England after the Restoration certainly looks very different to England before the civil wars, but I’m not convinced that all of the changes Hill points to are consequences of the wars. Some trends were already in evidence before the wars, such as the breakdown of guild control. Peter Edwards’s work on the horse trade shows that while the demands of war accelerated the decline of markets and fairs, this was already underway. The strong navy had its origins in Charles I’s ship money fleet, something emphasised in Wheeler’s work. Hill cites the Navigation Acts and Adam Smith as examples of modernity but he can’t have it both ways. Smith opposed mercantilism and was proved right in the aftermath of the American Revolution, when the British government accepted that you didn’t have to rule a country in order to trade with it. Ultimately changes in economy, society and culture might just have had economic, social and cultural causes (although the way they interacted might well have been very complicated). Do we really need a revolution to explain them?

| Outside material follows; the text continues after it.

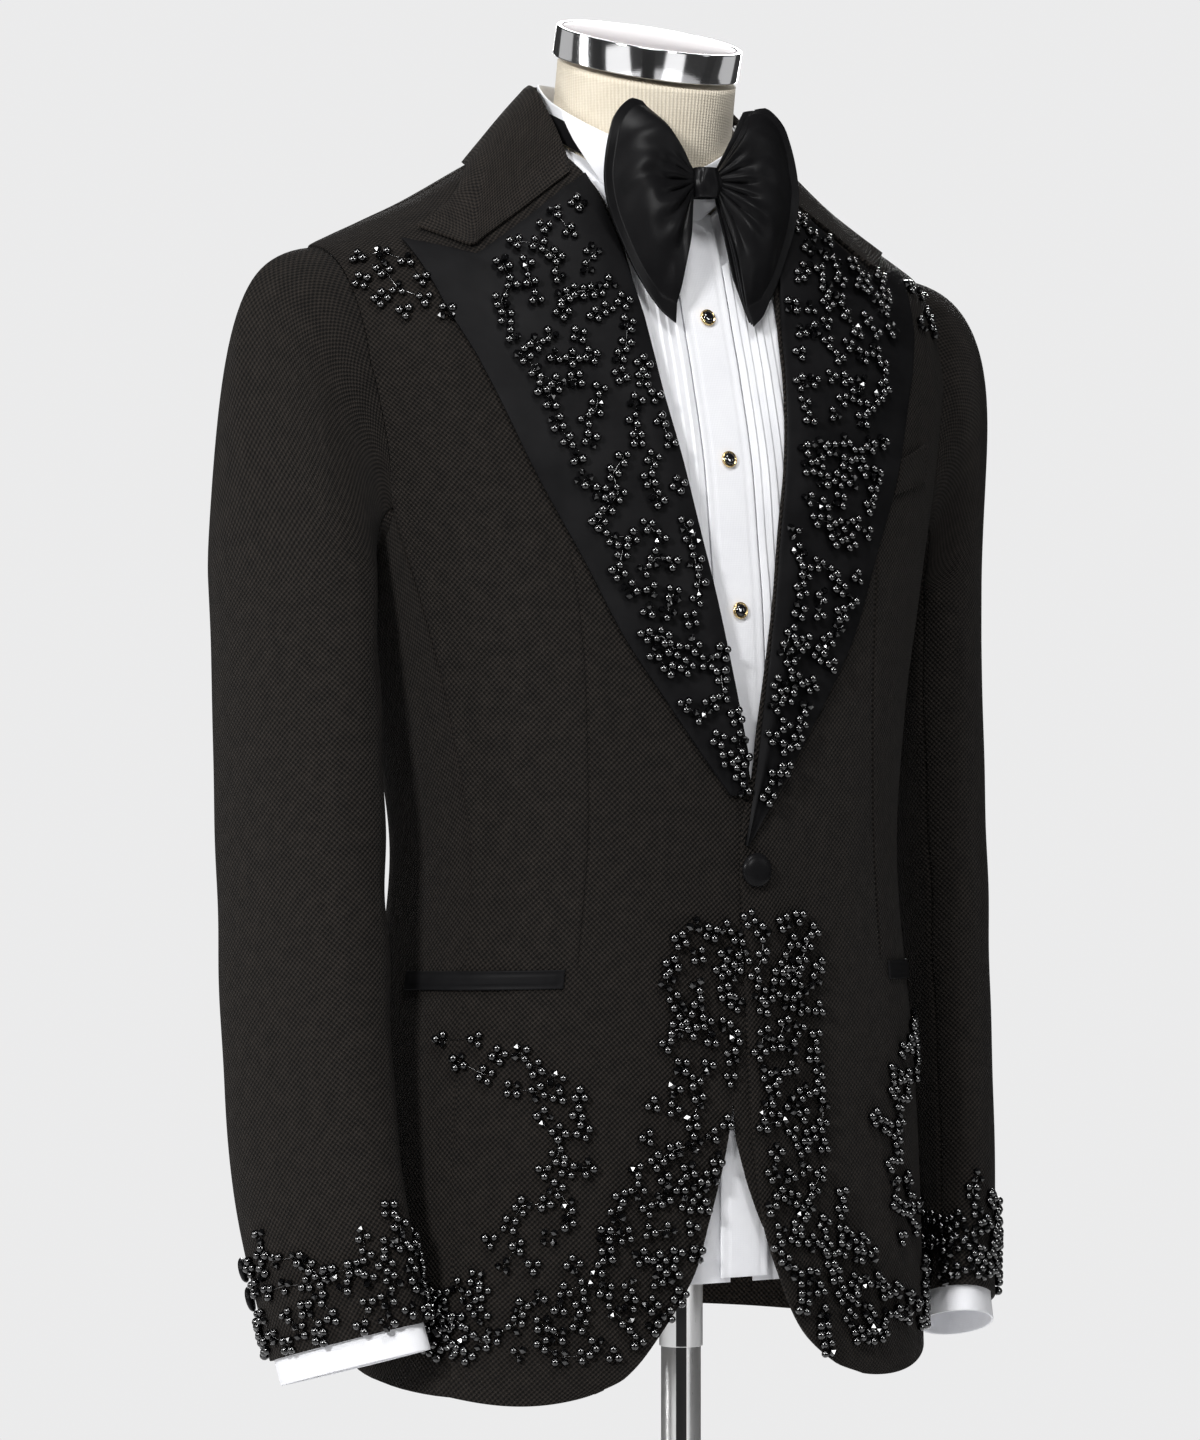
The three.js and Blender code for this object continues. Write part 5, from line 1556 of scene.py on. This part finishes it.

- John Adamson, The Noble Revolt (Weidenfeld & Nicolson, March 2007).
- John Fielding, ‘Opposition to the Personal Rule of Charles I: the Diary of Robert Woodford, 1637-1641’, Historical Journal, 31 (1988).
- Mary Fulbrook, ‘The English Revolution and the Revisionist Revolt’, Social History, 7 (1982).
- Peter Gaunt (ed.), The English Civil War: The Essential Readings (Blackwell Publishers,: Oxford ;, 2000).
- John Stephen Morrill, The Revolt of the Provinces (Allen and Unwin: London, 1976).
- J. S Morrill, ‘Sir William Brereton and England’s Wars of Religion’, Journal of British Studies, 24 (1985), pp. 311-32.
- J. S Morrill, Brian Manning, and David Underdown, ‘What was the English Revolution?’, History Today, 34 (1984).
- Conrad Russell, ‘Why Did Charles I Fight the Civil War?’, History Today, 34 (1984).
- David Underdown, Revel, riot, and rebellion (Clarendon Press: Oxford, 1985).
- James Scott Wheeler, The Making of a World Power (Sutton: Stroud, 1999).